Sowell’s thesis is simple in form, though not in implications: beneath the surface of political ideologies lies a fundamental difference in the way people perceive human nature. These differences, he argues, can be broadly categorized into two distinct “visions”—the constrained and the unconstrained. The constrained vision, held by figures like Adam Smith and Edmund Burke, sees human nature as flawed and immutable. Its adherents don’t expect perfection; they build systems—markets, traditions, checks and balances—to manage humanity’s fallibilities. The unconstrained vision, exemplified by Rousseau and Godwin, sees human potential as unlimited, with evil often attributed not to human nature, but to institutions, ignorance, or poor social arrangements. If the former prizes prudence, the latter prizes idealism.
This may sound like the dry business of ivory-tower philosophy, but Sowell is anything but an ivory-tower thinker. He writes with a sense of purpose, a certain sharpened impatience that comes from years of watching people talk past one another while believing, mistakenly, that they’re engaged in dialogue. For Sowell, the real argument is rarely about policies themselves—it’s about the underlying visions that shape how we judge success, failure, justice, and even morality.

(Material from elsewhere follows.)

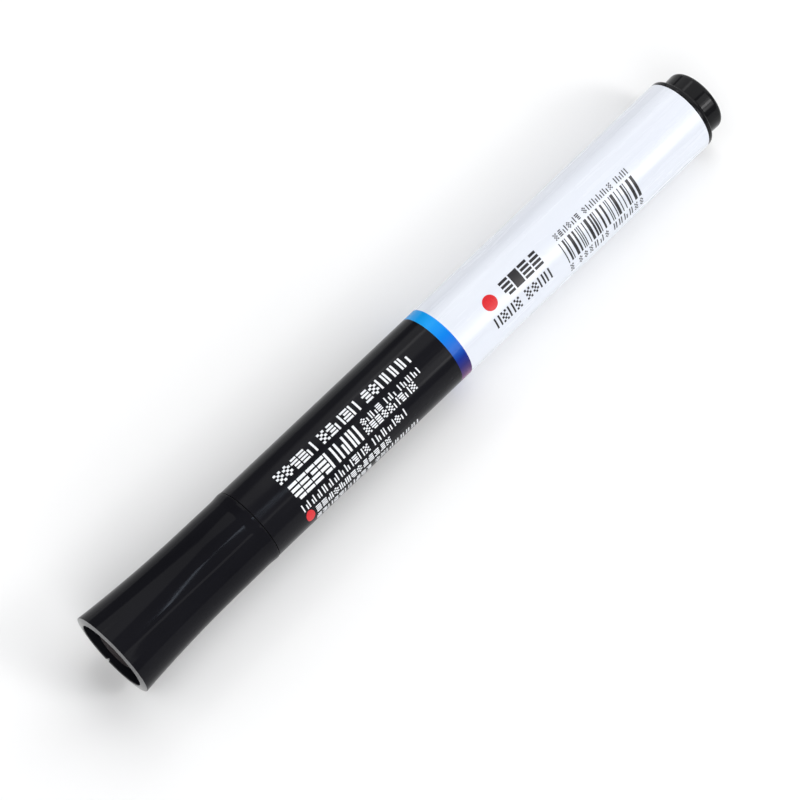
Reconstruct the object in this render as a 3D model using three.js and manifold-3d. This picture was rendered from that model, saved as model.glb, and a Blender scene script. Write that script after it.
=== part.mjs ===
// Capped whiteboard marker with a bullet nib, lying along X on z = 0, the cap's end towards -X.
// Lengths are millimetres. Each piece is an outline of (radius, station) points turned about the
// marker's long axis, where a station is the distance along the marker from the cap's end rim.
import * as THREE from "three";
import { mergeVertices } from "three/addons/utils/BufferGeometryUtils.js";
import Module from "manifold-3d";

// Driving dimensions
const LENGTH = 142.7;
const SIDES = 48; // flats round every turned piece, one of them facing straight down
const CURVE_STEPS = 8; // straight pieces in one curved stretch of an outline
const SEAM = 0.12; // gap where two pieces butt together
const FIT_GAP = 0.12; // radial gap where one piece plugs into another
const FILM_THICKNESS = 0.08;
const FILM_GAP = 0.02; // between a film and what it is wrapped on

// Every radius ends in R or r, and front and rear are stations
const cap = {
  mouth: 31.3,
  rimR: 8.15,
  rimSetback: 0.22, // of the rim's outer edge, behind the flat ring round the hollow
  rimFlatR: 6.85,
  flareEnd: 23, // where the flare has run out into the straight part
  straightR: 7.08,
  waist: { front: 29.4, r: 7.05 },
  lip: { front: 30.8, r: 7.17, edge: 0.12 },
  boreR: 6.2,
  hollowR: 6.58, // at the rim
  stopBead: { rear: 7.9, front: 7.4, rampFront: 6.8, height: 0.35 },
  notch: { width: 0.5, depth: 0.38, angle: THREE.MathUtils.degToRad(196) },
};
const innerCap = {
  bossR: 4,
  front: 0.55,
  rear: 20.2,
  endWall: 1.4,
  sideWall: 0.5,
  domeDepth: 0.8,
  cone: { front: 8.8, rear: 13.5 },
  sealR: 4.3,
  sealWall: 0.85,
  fins: { count: 6, tipR: 6.02, rootR: 3.7, front: 8.6, rear: 18.4, thickness: 0.8 },
};
const nib = { tip: 5.5, r: 2.25, noseLength: 4.2, rear: 52.8, tailTaper: 1.4 };
const holder = {
  nose: 12,
  noseWall: 0.45,
  coneRear: 14.8,
  neckFront: 15.4,
  neckRear: 20.5,
  neckR: 4.1,
  collarFront: 21,
  collarR: 5.95,
  bead: { front: 24.4, rear: 25.5, ramp: 0.3, height: 0.1 },
  flangeFront: 30.5,
  flangeR: 6.38,
  wall: 0.9,
  webRear: 22.9,
  guideRear: 36,
  chamfer: 0.6,
};
// The barrel and its film widen towards the tail, by the draft of a long moulded tube
const barrel = {
  front: cap.mouth + SEAM,
  rear: 137.6,
  frontR: 7.08, // over the printed film
  wall: 0.98,
  widening: 0.14,
};
const filmInnerR = barrel.frontR - FILM_THICKNESS;
const barrelOuterR = filmInnerR - FILM_GAP;
const barrelBoreR = barrelOuterR - barrel.wall;
const core = { front: 45.2, rear: 128.3, wrapR: 5.82 };
const plug = {
  front: 128.7,
  flangeR: barrel.frontR + barrel.widening - 0.03,
  flangeEdge: { station: 138.6, r: 7.02 },
  fillet: { station: 138.75, r: 5.88 }, // the middle control point of the hollow step to the waist
  waist: { station: 139.4, r: 5.9 },
  headR: 6.02,
  endEdge: 1,
  wall: 1.18,
  endWall: 1.3,
};

const wasm = await Module();
wasm.setup();

function solidFrom(geometry) {
  const bare = geometry.clone();
  bare.deleteAttribute("normal");
  bare.deleteAttribute("uv");
  const merged = mergeVertices(bare, 1e-4);
  return new wasm.Manifold(
    new wasm.Mesh({
      numProp: 3,
      vertProperties: merged.attributes.position.array,
      triVerts: new Uint32Array(merged.index.array),
    }),
  );
}

function geometryFrom(solid) {
  const mesh = solid.getMesh();
  const geometry = new THREE.BufferGeometry();
  geometry.setAttribute("position", new THREE.BufferAttribute(mesh.vertProperties, 3));
  geometry.setIndex(new THREE.BufferAttribute(mesh.triVerts, 1));
  geometry.computeVertexNormals();
  return geometry;
}

// A path through straight [radius, station] corners
function cornered(...corners) {
  const path = new THREE.Path();
  path.moveTo(...corners[0]);
  for (const corner of corners.slice(1)) path.lineTo(...corner);
  return path;
}

// Turns a closed outline into a solid of SIDES flats, each flat lying on the true round surface.
// A solid bar's profile runs from one point on the axis to the other, and a ring's back to its start.
function turned(outline) {
  const flatScale = 1 / Math.cos(Math.PI / SIDES);
  const points = outline.getPoints(CURVE_STEPS).map((p) => new THREE.Vector2(p.x * flatScale, p.y));
  if (THREE.ShapeUtils.isClockWise(points)) points.reverse();
  const touchesAxis = points.some((p) => p.x === 0);
  if (touchesAxis) {
    while (points[0].x !== 0 || points.at(-1).x !== 0) points.push(points.shift());
  } else {
    points.push(points[0].clone());
  }
  return new THREE.LatheGeometry(points, SIDES, Math.PI / SIDES);
}

function tube(outerR, innerR, front, rear, widening = 0) {
  return turned(
    cornered([outerR, front], [outerR + widening, rear], [innerR + widening, rear], [innerR, front]),
  );
}

// The outside is straight at the mouth and flares in a parabola to the rim, whose end face slopes
// back from a narrow flat ring. Inside, a step at the mouth clears the holder's flange, and the bore
// opens out past a small stop bead to the rim.
function capShell() {
  const { lip, stopBead, notch } = cap;
  const stepR = holder.flangeR + FIT_GAP;
  const wall = new THREE.Path();
  wall.moveTo(cap.rimFlatR, 0);
  wall.lineTo(cap.rimR, cap.rimSetback);
  wall.quadraticCurveTo(cap.straightR, cap.flareEnd / 2, cap.straightR, cap.flareEnd);
  wall.lineTo(cap.waist.r, cap.waist.front);
  wall.lineTo(lip.r, lip.front);
  wall.lineTo(lip.r, cap.mouth - lip.edge);
  wall.lineTo(lip.r - lip.edge, cap.mouth);
  wall.lineTo(stepR, cap.mouth);
  wall.lineTo(stepR, holder.flangeFront - SEAM);
  wall.lineTo(cap.boreR, holder.flangeFront - 2 * SEAM);
  wall.lineTo(cap.boreR, stopBead.rear);
  wall.lineTo(cap.boreR - stopBead.height, stopBead.rear);
  wall.lineTo(cap.boreR - stopBead.height, stopBead.front);
  wall.lineTo(cap.boreR + SEAM, stopBead.rampFront);
  wall.lineTo(cap.hollowR, 0);
  const cutter = new THREE.BoxGeometry(notch.width, 2 * notch.depth, cap.rimR);
  cutter.translate(0, 0, cap.rimR);
  cutter.rotateY(notch.angle);
  return geometryFrom(solidFrom(turned(wall)).subtract(solidFrom(cutter)));
}

// A cup that seals over the holder's neck, with its rounded end just inside the cap's rim, and fins
// that centre it in the shell and leave air ways between them.
function innerCapCup() {
  const { bossR, front, rear, cone, sealR, fins } = innerCap;
  const outerR = sealR + innerCap.sealWall;
  const hollowR = bossR - innerCap.sideWall;
  const hollowFront = front + innerCap.endWall;
  const coneInnerFront = cone.front + innerCap.sideWall;
  const cup = new THREE.Path();
  cup.moveTo(0, front);
  cup.quadraticCurveTo(bossR, front, bossR, front + innerCap.domeDepth);
  cup.lineTo(bossR, cone.front);
  cup.lineTo(outerR, cone.rear);
  cup.lineTo(outerR, rear);
  cup.lineTo(sealR, rear);
  cup.lineTo(sealR, cone.rear);
  cup.lineTo(hollowR, coneInnerFront);
  cup.lineTo(hollowR, hollowFront + innerCap.domeDepth);
  cup.quadraticCurveTo(hollowR, hollowFront, 0, hollowFront);
  let solid = solidFrom(turned(cup));
  const finDepth = fins.tipR - fins.rootR;
  for (let i = 0; i < fins.count; i++) {
    const fin = new THREE.BoxGeometry(fins.thickness, fins.rear - fins.front, finDepth);
    fin.translate(0, (fins.front + fins.rear) / 2, fins.rootR + finDepth / 2);
    fin.rotateY((2 * Math.PI * (i + 0.5)) / fins.count);
    solid = solid.add(solidFrom(fin));
  }
  // The bore is cut again, to clear it of the fins' roots
  const bore = turned(
    cornered([0, coneInnerFront], [hollowR, coneInnerFront], [sealR, cone.rear], [sealR, rear], [0, rear]),
  );
  return geometryFrom(solid.subtract(solidFrom(bore)));
}

// Nose cone, sealing neck, collar with a snap bead, stop flange and a skirt plugged into the
// barrel, with a guide tube for the nib inside.
function nibHolder() {
  const { bead, neckR, collarR, wall, chamfer } = holder;
  const guideR = nib.r + FIT_GAP;
  const skirtR = barrelBoreR - FIT_GAP;
  const skirtRear = core.front - 4 * SEAM;
  return turned(
    cornered(
      [guideR, holder.nose],
      [guideR + holder.noseWall, holder.nose],
      [neckR - bead.height, holder.coneRear],
      [neckR, holder.neckFront],
      [neckR, holder.neckRear],
      [neckR + chamfer, holder.collarFront],
      [collarR - chamfer, holder.collarFront],
      [collarR, holder.collarFront + chamfer],
      [collarR, bead.front],
      [collarR + bead.height, bead.front + bead.ramp],
      [collarR + bead.height, bead.rear - bead.ramp],
      [collarR, bead.rear],
      [collarR, holder.flangeFront],
      [holder.flangeR, holder.flangeFront],
      [holder.flangeR, cap.mouth],
      [skirtR, cap.mouth],
      [skirtR, skirtRear - chamfer],
      [skirtR - chamfer / 2, skirtRear],
      [skirtR - wall, skirtRear],
      [skirtR - wall, holder.webRear],
      [guideR + wall, holder.webRear],
      [guideR + wall, holder.guideRear],
      [guideR, holder.guideRear],
    ),
  );
}

// A round fibre bar with a bullet nose and a tapered tail that sits in the ink core
function fibreNib() {
  const noseRear = nib.tip + nib.noseLength;
  const bar = new THREE.Path();
  bar.moveTo(0, nib.tip);
  bar.bezierCurveTo(0.6 * nib.r, nib.tip, nib.r, nib.tip + 0.4 * nib.noseLength, nib.r, noseRear);
  bar.lineTo(nib.r, nib.rear - nib.tailTaper);
  bar.lineTo(nib.r / 2, nib.rear);
  bar.lineTo(0, nib.rear);
  return turned(bar);
}

// The ink-holding fibre rod, with a socket in its front end for the nib's tail
function inkCore() {
  const coreR = core.wrapR - FILM_THICKNESS - FILM_GAP;
  const socketR = nib.r + FIT_GAP;
  const socketEnd = nib.rear + FIT_GAP;
  return turned(
    cornered(
      [socketR, core.front],
      [coreR, core.front],
      [coreR, core.rear],
      [0, core.rear],
      [0, socketEnd],
      [socketR, socketEnd],
    ),
  );
}

// Skirt in the barrel's bore, a flange flush with the barrel, a step down to a waist, and a head
// that widens to a rounded edge round a flat end, moulded hollow from the front.
function tailPlug() {
  const { front, flangeR, flangeEdge, fillet, waist, headR, endEdge, endWall } = plug;
  const flangeFront = barrel.rear + SEAM;
  const skirtR = barrelBoreR + barrel.widening - FIT_GAP;
  const boreR = skirtR - plug.wall;
  const headBoreR = waist.r - plug.wall;
  const wall = new THREE.Path();
  wall.moveTo(skirtR - holder.chamfer / 2, front);
  wall.lineTo(skirtR, front + holder.chamfer);
  wall.lineTo(skirtR, flangeFront);
  wall.lineTo(flangeR, flangeFront);
  wall.quadraticCurveTo(flangeR, flangeEdge.station - SEAM, flangeEdge.r, flangeEdge.station);
  wall.quadraticCurveTo(fillet.r, fillet.station, waist.r, waist.station);
  wall.lineTo(headR, LENGTH - endEdge);
  wall.quadraticCurveTo(headR, LENGTH, headR - endEdge, LENGTH);
  wall.lineTo(0, LENGTH);
  wall.lineTo(0, LENGTH - endWall);
  wall.lineTo(headBoreR, LENGTH - endWall);
  wall.lineTo(headBoreR, flangeEdge.station);
  wall.lineTo(boreR, flangeFront);
  wall.lineTo(boreR, front);
  return turned(wall);
}

const look = {
  capBlack: { color: 0x17171b, roughness: 0.16, metalness: 0 },
  innerCapBlack: { color: 0x141418, roughness: 0.35, metalness: 0 },
  barrelWhite: { color: 0xe9eff6, roughness: 0.3, metalness: 0 },
  filmBlack: { color: 0x1d1d22, roughness: 0.28, metalness: 0 },
  holderWhite: { color: 0xe4e6e8, roughness: 0.4, metalness: 0 },
  nibFibre: { color: 0x1c1b20, roughness: 0.9, metalness: 0 },
  coreFibre: { color: 0x2b2a30, roughness: 0.95, metalness: 0 },
  wrapClear: { color: 0xcfd4d8, roughness: 0.25, metalness: 0 },
  plugBlack: { color: 0x151518, roughness: 0.14, metalness: 0 },
};

const marker = new THREE.Group();

function addPiece(name, geometry, finish) {
  const mesh = new THREE.Mesh(geometry, new THREE.MeshStandardMaterial(finish));
  mesh.name = name;
  marker.add(mesh);
}

const wrapInnerR = core.wrapR - FILM_THICKNESS;
addPiece("cap_shell", capShell(), look.capBlack);
addPiece("inner_cap", innerCapCup(), look.innerCapBlack);
addPiece("nib", fibreNib(), look.nibFibre);
addPiece("nib_holder", nibHolder(), look.holderWhite);
addPiece(
  "barrel",
  tube(barrelOuterR, barrelBoreR, barrel.front, barrel.rear, barrel.widening),
  look.barrelWhite,
);
addPiece(
  "printed_film",
  tube(barrel.frontR, filmInnerR, barrel.front, barrel.rear, barrel.widening),
  look.filmBlack,
);
addPiece("ink_core", inkCore(), look.coreFibre);
addPiece("core_wrap", tube(core.wrapR, wrapInnerR, core.front, core.rear), look.wrapClear);
addPiece("tail_plug", tailPlug(), look.plugBlack);

marker.rotation.z = -Math.PI / 2;
marker.position.set(-LENGTH / 2, 0, cap.rimR);

export default marker;
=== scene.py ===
import math
import random

import bmesh
import bpy
from mathutils import Matrix, Vector


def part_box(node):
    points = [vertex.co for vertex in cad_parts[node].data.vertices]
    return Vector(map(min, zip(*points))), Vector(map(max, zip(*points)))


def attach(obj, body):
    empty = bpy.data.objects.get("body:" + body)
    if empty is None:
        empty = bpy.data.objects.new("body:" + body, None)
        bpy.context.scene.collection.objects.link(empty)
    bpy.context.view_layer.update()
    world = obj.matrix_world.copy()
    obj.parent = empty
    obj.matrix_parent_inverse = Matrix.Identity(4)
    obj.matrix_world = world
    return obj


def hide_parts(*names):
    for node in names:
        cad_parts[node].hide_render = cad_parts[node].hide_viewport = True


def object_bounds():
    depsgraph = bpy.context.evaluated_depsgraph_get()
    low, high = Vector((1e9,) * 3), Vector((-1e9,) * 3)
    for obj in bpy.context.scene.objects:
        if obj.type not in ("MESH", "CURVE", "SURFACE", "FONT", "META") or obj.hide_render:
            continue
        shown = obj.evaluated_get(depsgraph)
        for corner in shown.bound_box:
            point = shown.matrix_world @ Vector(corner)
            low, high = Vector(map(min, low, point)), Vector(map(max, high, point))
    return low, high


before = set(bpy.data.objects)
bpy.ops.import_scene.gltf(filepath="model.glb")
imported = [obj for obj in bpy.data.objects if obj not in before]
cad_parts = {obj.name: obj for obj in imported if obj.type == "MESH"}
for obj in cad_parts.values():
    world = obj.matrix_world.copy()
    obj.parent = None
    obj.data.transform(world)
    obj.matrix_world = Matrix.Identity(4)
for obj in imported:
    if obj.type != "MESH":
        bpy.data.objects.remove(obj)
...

What’s refreshing—and, frankly, brave—about A Conflict of Visions is that Sowell refuses to caricature either side. He doesn’t label one “right” and the other “wrong.” He acknowledges the internal logic of both. In doing so, he rescues us from the comfortable habit of assuming that our political opponents are simply ignorant or wicked. Instead, he asks us to consider that they may, quite earnestly, see the world through a wholly different lens. If that doesn’t breed agreement, it might at least breed a deeper kind of civility.

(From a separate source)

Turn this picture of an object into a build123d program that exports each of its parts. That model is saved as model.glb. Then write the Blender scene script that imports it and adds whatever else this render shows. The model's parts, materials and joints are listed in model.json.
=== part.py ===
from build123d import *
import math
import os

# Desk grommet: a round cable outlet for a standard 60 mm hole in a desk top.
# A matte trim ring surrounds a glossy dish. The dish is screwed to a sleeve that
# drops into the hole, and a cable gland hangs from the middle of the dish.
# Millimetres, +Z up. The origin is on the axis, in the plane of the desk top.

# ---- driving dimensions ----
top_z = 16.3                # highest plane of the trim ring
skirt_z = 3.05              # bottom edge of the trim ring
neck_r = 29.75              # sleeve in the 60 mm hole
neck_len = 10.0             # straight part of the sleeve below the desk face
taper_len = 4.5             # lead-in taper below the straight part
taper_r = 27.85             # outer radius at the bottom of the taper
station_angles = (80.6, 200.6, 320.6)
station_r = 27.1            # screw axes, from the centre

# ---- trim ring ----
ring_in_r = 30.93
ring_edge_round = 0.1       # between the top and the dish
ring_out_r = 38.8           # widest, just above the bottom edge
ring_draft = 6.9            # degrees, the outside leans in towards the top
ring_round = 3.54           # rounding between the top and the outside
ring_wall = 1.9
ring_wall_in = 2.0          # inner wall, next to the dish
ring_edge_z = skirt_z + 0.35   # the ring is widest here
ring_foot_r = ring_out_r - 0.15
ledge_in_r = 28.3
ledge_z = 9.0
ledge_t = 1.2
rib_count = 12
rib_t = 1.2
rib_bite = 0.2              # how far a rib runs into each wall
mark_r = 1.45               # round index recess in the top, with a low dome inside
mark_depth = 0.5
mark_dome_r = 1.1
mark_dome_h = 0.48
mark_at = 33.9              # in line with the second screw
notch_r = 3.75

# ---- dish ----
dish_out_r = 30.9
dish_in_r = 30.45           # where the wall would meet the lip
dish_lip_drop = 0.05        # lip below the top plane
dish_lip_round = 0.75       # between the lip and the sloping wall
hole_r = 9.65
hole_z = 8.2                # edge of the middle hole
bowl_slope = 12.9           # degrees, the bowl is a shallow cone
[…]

And yet, while Sowell presents both visions with scholarly fairness, there’s little doubt about where his sympathies lie. The constrained vision—its realism, its skepticism of utopian schemes, its insistence on the tragic dimension of human life—clearly resonates with him. But he resists the temptation to turn the book into a polemic. It’s more analytical than persuasive. He isn’t trying to convert the reader so much as reveal the fault lines that explain why conversion is so difficult to begin with.

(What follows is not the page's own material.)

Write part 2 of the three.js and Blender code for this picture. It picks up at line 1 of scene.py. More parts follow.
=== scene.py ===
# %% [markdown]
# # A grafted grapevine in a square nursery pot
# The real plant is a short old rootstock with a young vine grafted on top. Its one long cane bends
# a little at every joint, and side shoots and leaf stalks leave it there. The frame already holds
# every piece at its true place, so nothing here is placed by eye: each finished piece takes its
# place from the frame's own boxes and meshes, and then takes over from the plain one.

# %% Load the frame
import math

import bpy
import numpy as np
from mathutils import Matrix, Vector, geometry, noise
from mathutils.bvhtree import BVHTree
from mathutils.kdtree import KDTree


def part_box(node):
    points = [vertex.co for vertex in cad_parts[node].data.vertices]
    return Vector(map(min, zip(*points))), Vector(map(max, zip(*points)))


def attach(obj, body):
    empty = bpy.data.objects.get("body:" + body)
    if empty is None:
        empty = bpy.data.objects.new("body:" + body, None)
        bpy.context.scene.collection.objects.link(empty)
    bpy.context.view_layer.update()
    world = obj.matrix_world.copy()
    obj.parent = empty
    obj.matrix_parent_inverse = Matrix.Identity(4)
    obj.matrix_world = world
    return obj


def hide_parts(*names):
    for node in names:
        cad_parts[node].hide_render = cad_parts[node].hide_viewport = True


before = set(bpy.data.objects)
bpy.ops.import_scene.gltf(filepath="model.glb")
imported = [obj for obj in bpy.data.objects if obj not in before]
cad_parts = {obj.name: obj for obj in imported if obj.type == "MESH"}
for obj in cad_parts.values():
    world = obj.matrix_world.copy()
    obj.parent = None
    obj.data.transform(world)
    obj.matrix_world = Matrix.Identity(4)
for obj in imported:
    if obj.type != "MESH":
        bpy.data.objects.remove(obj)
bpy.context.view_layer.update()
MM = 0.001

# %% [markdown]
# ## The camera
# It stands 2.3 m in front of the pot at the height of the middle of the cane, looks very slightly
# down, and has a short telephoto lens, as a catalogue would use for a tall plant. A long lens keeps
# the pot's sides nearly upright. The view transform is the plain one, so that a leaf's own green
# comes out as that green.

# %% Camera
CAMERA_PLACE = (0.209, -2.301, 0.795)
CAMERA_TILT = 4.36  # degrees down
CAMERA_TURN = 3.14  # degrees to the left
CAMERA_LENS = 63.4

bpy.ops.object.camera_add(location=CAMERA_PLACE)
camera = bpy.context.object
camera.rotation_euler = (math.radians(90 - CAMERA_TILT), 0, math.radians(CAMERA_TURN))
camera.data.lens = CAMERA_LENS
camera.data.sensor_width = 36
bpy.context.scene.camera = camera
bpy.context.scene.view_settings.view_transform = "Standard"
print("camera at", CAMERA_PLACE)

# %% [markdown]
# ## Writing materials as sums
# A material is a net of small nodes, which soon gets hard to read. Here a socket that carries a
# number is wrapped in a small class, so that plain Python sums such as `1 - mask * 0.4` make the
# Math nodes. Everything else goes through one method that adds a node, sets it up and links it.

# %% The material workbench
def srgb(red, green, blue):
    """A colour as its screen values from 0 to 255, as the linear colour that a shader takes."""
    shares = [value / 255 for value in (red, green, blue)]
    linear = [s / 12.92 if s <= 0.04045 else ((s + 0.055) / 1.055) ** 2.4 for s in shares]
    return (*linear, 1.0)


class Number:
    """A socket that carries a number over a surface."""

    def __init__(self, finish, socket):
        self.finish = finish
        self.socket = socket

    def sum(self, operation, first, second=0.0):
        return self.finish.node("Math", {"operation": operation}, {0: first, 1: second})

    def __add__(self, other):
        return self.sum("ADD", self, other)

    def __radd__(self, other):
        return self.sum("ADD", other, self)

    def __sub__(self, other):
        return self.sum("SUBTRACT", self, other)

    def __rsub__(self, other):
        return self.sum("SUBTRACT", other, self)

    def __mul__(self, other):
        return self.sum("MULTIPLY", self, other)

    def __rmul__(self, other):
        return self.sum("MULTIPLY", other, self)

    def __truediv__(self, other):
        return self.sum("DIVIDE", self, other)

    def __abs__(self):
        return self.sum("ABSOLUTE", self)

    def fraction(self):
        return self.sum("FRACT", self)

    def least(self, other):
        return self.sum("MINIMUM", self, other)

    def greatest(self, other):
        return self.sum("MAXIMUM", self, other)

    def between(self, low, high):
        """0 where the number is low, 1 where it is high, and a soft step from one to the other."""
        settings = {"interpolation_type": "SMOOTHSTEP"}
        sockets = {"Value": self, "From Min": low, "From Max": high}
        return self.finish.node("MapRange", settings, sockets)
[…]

Critics of the book might find its categories too neat. Human belief is messy, they’ll say, and few thinkers fit wholly within the boxes Sowell builds. There’s some truth to this. Intellectual life rarely divides itself into binaries. But to demand total precision from a conceptual map is to misunderstand its purpose. Sowell isn’t drawing a topographical survey of the political landscape. He’s offering a kind of moral cartography—a way to understand the emotional and philosophical terrain over which modern politics unfolds.
The book’s real triumph is its staying power. Decades after its release, A Conflict of Visions feels less like a period piece and more like a set of glasses through which the present comes into sudden focus. In a time when public discourse is often reduced to slogans and soundbites, Sowell suggests something more difficult—and more adult. He invites us to think about why we think what we think.
It’s not always comfortable reading. But then again, thinking rarely is.